What happens when the STHF? What are the, even smart, Millennials going to do when the iCrap craps out? Maybe right now they don't need to simply jump-start a vehicle, fix an appliance, or drill a hole, but simple skills that the Boomers have had for most of their lives are ones that many Millennials can't help with. Those electronics only help in looking up the answers, but without a deep understanding, "searching it up" won't cut it.
To me it'a a matter of digital vs analog thinking. I don't refer to the digital devices vs obsolete analog ones, but the real world is still analog. It's 2 types of understanding: "If this happens, then those 2 things are set, and you have turned off this other thing, this whole deal will work" is digital thinking. "Is this thing gonna hold up?", "What will the water do if I build it like this?", and "what am I actually doing when I let up this clutch pedal?" are analog thinking.
As I wrote in the previous post, differences between these generations are not inherent in the individuals.
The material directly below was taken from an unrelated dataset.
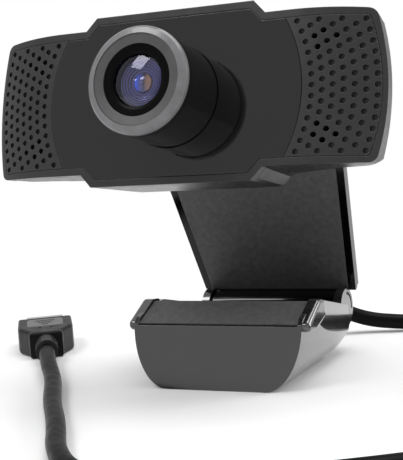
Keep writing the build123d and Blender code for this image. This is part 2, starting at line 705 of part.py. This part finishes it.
def plug_overmould():
    """The moulded grip of the plug, with a recess for the inlay."""
    body = Pos(0, 0, -3.95) * extrude(plug_outline(), amount=7.9)
    edges = [e for e in body.edges() if abs(abs(e.center().Z) - 3.95) < 0.01]
    body = fillet(edges, 1.0)
    body -= rod(2.63, BODY_Y - 1, BODY_Y + 3.05)
    body -= block(-6.02, 6.02, SHELL_Y - 6.02, SHELL_Y + 1, -2.27, 2.27)
    body -= mark_panel(0.0)
    for x in (-1.7, 1.7):
        body -= Pos(x, BODY_Y + 8.3, 3.95) * Cylinder(0.55, 0.6)
    return body


def mark_panel(clear):
    """A rounded panel on the grip, for the recess and for the inlay in it."""
    panel = Pos(0, SHELL_Y - 8.9, 3.75) * Box(11.3 - clear, 13.6 - clear, 0.6)
    return fillet(panel.edges().filter_by(Axis.Z), 1.6)


def plug_inlay():
    """Grey inlay with a plain raised bar pattern."""
    panel = mark_panel(0.06) & block(-8, 8, BODY_Y, SHELL_Y, 3.46, 3.85)
    for n, width in enumerate((2.0, 4.0, 6.0)):
        y = SHELL_Y - 12.2 + n * 3.0
        panel += block(-width / 2, width / 2, y, y + 1.0, 3.8, 4.05)
    return panel


def plug_shell():
    """The metal shell, open at the front, with its latch windows."""
    shell = block(-6.0, 6.0, SHELL_Y - 6.0, SHELL_Y + SHELL_LONG, -2.25, 2.25)
    shell = fillet(shell.edges().filter_by(Axis.Y), 0.5)
    shell -= block(-5.7, 5.7, SHELL_Y - 5.7, SHELL_Y + SHELL_LONG + 1, -1.95, 1.95)
    for x in (-3.6, -1.9, 1.9, 3.6):
        shell -= block(x - 0.55, x + 0.55, SHELL_Y + 6.2, SHELL_Y + 8.4, -4, 4)
    shell -= block(-1.1, 1.1, SHELL_Y + 2.4, SHELL_Y + 3.6, 0, 4)
    return shell


def plug_tongue():
    """The plastic tongue inside the shell."""
    core = block(-5.65, 5.65, SHELL_Y - 5.65, SHELL_Y - 1.0, -1.9, 1.9)
    return core + block(-5.65, 5.65, SHELL_Y - 1.1, SHELL_Y + SHELL_LONG - 0.6, 0.0, 1.9)


def plug_contacts():
    """The four contacts on the tongue."""
    solids = [block(x - 0.5, x + 0.5, SHELL_Y - 0.9, SHELL_Y + SHELL_LONG - 1.4, -0.25, -0.02)
              for x in (-3.5, -1.0, 1.0, 3.5)]
    return Compound(children=solids)


# ---------------------------------------------------------------- write the nodes
head_nodes = {
    "front_bezel": front_bezel,
    "face_plate": face_plate,
    "grille_left": lambda: grille(-1),
    "grille_right": lambda: grille(1),
    "rear_shell": rear_shell,
    "lens_barrel": lens_barrel,
    "lens_ring": lens_ring,
    "cone_insert": cone_insert,
    "lens_retainer": lens_retainer,
    "lens_cell": lens_cell,
    "front_glass": lambda: dome(GLASS_R, 1.4, RING_Y + 1.6, RING_Y + 2.8),
    "lens_baffle": lens_baffle,
    "inner_glass": lambda: dome(2.15, 0.75, RING_Y + 3.7, RING_Y + 5.0),
    "rear_glass": lambda: dome(4.85, 1.0, 4.6, 7.8),
    "lens_holder": lens_holder,
    "ir_filter": lambda: block(-5.3, 5.3, 9.05, 9.6, -5.3, 5.3),
    "image_sensor": image_sensor,
    "main_board": main_board,
    "board_chips": board_chips,
    "mic_left": lambda: microphone(-1),
    "mic_right": lambda: microphone(1),
    "mic_boots": lambda: Compound(children=[mic_boot(-1), mic_boot(1)]),
    "shell_screws": shell_screws,
    "neck_bracket": neck_bracket,
    "neck_screws": neck_screws,
    "tilt_pin": tilt_pin,
    "pin_caps": pin_caps,
    "tilt_washers": tilt_washers,
    "cord_gland": cord_gland,
}
leg_nodes = {"leg_frame": leg_frame, "leg_pad": leg_pad}
foot_nodes = {
    "foot_shell": foot_shell,
    "lip_pad": lip_pad,
    "insert_nut": insert_nut,
    "foot_pin": foot_pin,
    "foot_washers": foot_washers,
    "lead_coil": coil_solid,
    "coil_tie": coil_tie,
}
plug_nodes = {
    "plug_relief": plug_relief,
    "plug_overmould": plug_overmould,
    "plug_inlay": plug_inlay,
    "plug_shell": plug_shell,
    "plug_tongue": plug_tongue,
    "plug_contacts": plug_contacts,
}

for name, make in head_nodes.items():
    save(name, make(), head_place)
for name, make in leg_nodes.items():
    save(name, make(), leg_place)
for name, make in foot_nodes.items():
    save(name, make())
for name, make in plug_nodes.items():
    save(name, make(), plug_place)
save("lead_upper", lead(lead_upper_route))
save("lead_drop", lead(lead_drop_route))
save("lead_floor", lead(lead_floor_route))
save("lead_tail", lead(lead_tail_route))
print(f"tilt hinge at y {TILT_Y:.3f}, z {TILT_Z:.3f}; foot hinge at y {HINGE_Y:.3f}, z {HINGE_Z:.3f}")
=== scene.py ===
import json
from math import cos, pi, radians, sin

import bpy
from mathutils import Matrix, Vector


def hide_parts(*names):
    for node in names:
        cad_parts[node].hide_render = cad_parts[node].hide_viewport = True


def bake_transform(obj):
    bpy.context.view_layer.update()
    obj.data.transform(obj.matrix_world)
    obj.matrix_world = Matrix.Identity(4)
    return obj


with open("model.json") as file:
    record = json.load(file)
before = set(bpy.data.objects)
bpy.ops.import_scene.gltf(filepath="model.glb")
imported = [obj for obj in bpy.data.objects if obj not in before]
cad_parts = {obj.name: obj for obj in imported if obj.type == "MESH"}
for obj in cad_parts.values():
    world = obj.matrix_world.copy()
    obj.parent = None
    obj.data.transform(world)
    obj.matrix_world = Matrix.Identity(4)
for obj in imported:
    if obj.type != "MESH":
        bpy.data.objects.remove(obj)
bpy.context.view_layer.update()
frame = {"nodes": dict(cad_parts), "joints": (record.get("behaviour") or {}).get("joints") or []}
nodes = frame["nodes"]
MM = 0.001

# Places that the looks depend on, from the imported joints
joints = {joint["name"]: joint for joint in frame["joints"]}
FACE = Vector(joints["focus_turn"]["pos_m"])          # lens axis at the face plate
HEAD_TILT = radians(13.5)
RING_FRONT = -0.0174                                  # front of the lens ring, in the head's frame
BEVEL_DEEP = 0.002                                    # the grey bevel ends this far behind it
BEVEL_BLEND = 0.0001
LENS_EDGE = 0.0065                                    # a little outside the front glass
PUPIL_HALF = 0.0018
TURNED_PITCH = 0.00035                                # spacing of the turned rings


# ---------------------------------------------------------------- camera
def add_camera():
    """A long lens, a little right of the webcam and level with the head."""
    data = bpy.data.cameras.new("camera")
    data.lens = 89.2
    data.sensor_width = 36.0
    data.shift_x = -0.0302
    data.shift_y = -0.0676
    data.clip_start = 0.01
    data.clip_end = 50
    camera = bpy.data.objects.new("camera", data)
    yaw, pitch, roll = radians(24.62), radians(-4.31), radians(-4.155)
    turn = Matrix.Rotation(yaw, 4, "Z") @ Matrix.Rotation(pi / 2 + pitch, 4, "X")
    turn = turn @ Matrix.Rotation(roll, 4, "Z")
    camera.matrix_world = Matrix.Translation((0.1203, -0.2644, 0.0692)) @ turn
    bpy.context.scene.collection.objects.link(camera)
    bpy.context.scene.camera = camera


# ---------------------------------------------------------------- lead
CORD_D = 4.5
COIL_AT = (88.0, 2.5)
LAYER_LOW, LAYER_HIGH = 2.9, 7.45
TURNS = [(30.6, LAYER_LOW), (26.0, LAYER_LOW), (21.4, LAYER_LOW),
         (21.4, LAYER_HIGH), (26.0, LAYER_HIGH), (30.5, LAYER_HIGH)]
FLOOR_Z = 2.35

lead_upper_route = [
    (0, 17.39, 78.76),
    (0, 32.93, 75.03),
    (0, 44.95, 62.8),
    (0, 47.45, 46.6),
]
lead_drop_route = [
    (0, 47.45, 46.58),
    (0, 49.9, 31.0),
    (3, 54.0, 15.0),
    (14, 61.5, 4.4),
    (31, 66.0, FLOOR_Z),
]
lead_floor_route = [
    (48, 70.5, FLOOR_Z),
    (68, 66.0, FLOOR_Z),
    (86, 52.0, FLOOR_Z),
]
lead_tail_route = [
    (98, -30.7, 5.0),
    (87, -43.5, 2.7),
    (74, -57.5, FLOOR_Z),
    (57, -69, FLOOR_Z),
    (39, -79.5, FLOOR_Z),
    (22, -87, FLOOR_Z),
    (5, -84.5, FLOOR_Z),
    (-8, -72, FLOOR_Z),
    (-20.5, -51.5, FLOOR_Z),
    (-33, -34, FLOOR_Z),
    (-44, -15.5, 2.7),
    (-54, -2.7, 4.0),
    (-62.8, 10.65, 4.0),
]


def coil_points():
    """The turns, clockwise from where the lead arrives to where it leaves at the front."""
    per_turn, start, end = 14, radians(57), radians(-45)
    sweep = start - end + 2 * pi * (len(TURNS) - 1)
    count = round(sweep / (2 * pi) * per_turn)
    points = []
    for n in range(count + 1):
        turned = sweep / (2 * pi) * n / count
        index = min(int(turned), len(TURNS) - 1)
        following = min(index + 1, len(TURNS) - 1)
        share = max(0.0, (turned - index - 0.7) / 0.3) if turned < len(TURNS) - 1 else 0.0
        radius = TURNS[index][0] + (TURNS[following][0] - TURNS[index][0]) * share
        height = TURNS[index][1] + (TURNS[following][1] - TURNS[index][1]) * share
        angle = start - 2 * pi * turned
        points.append((COIL_AT[0] + radius * cos(angle), COIL_AT[1] + radius * sin(angle), height))
    return points


def smooth_curve(name, points, bevel):
    """A NURBS curve with the route's points as its control points."""
    data = bpy.data.curves.new(name, "CURVE")
    data.dimensions = "3D"
    data.resolution_u = 10
    data.bevel_depth = bevel
    data.bevel_resolution = 5
    data.use_fill_caps = True
    spline = data.splines.new("NURBS")
    spline.points.add(len(points) - 1)
    for point, (x, y, z) in zip(spline.points, points):
        point.co = (x * MM, y * MM, z * MM, 1)
    spline.order_u = 3
    spline.use_endpoint_u = True
    curve = bpy.data.objects.new(name, data)
    bpy.context.scene.collection.objects.link(curve)
    bpy.context.view_layer.update()
    return curve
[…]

They have just grown up in different environments. When the SHTF, we may not hear any more of that "OK, Boomer." bit. "OK, Millennial, shift your gears."
* I meant to write this back to you in my reply comment, Mr. Hail.
** His comments are under the previous post - one can't link directly, as you have likely all gathered.
*** I can't tell you how much I respect the job they did with Asteroids - you had monochrome vector graphics and two buttons. Yet, the game made sense, you needed reflexes and speed, and those rumbling sounds from the sub-woofers, it was intense, man! (Especially at the Circle-K while you're consuming a 64 oz. Big Gulp.)
**** John Derbyshire just wrote something on this the other day as one segment of his December diary.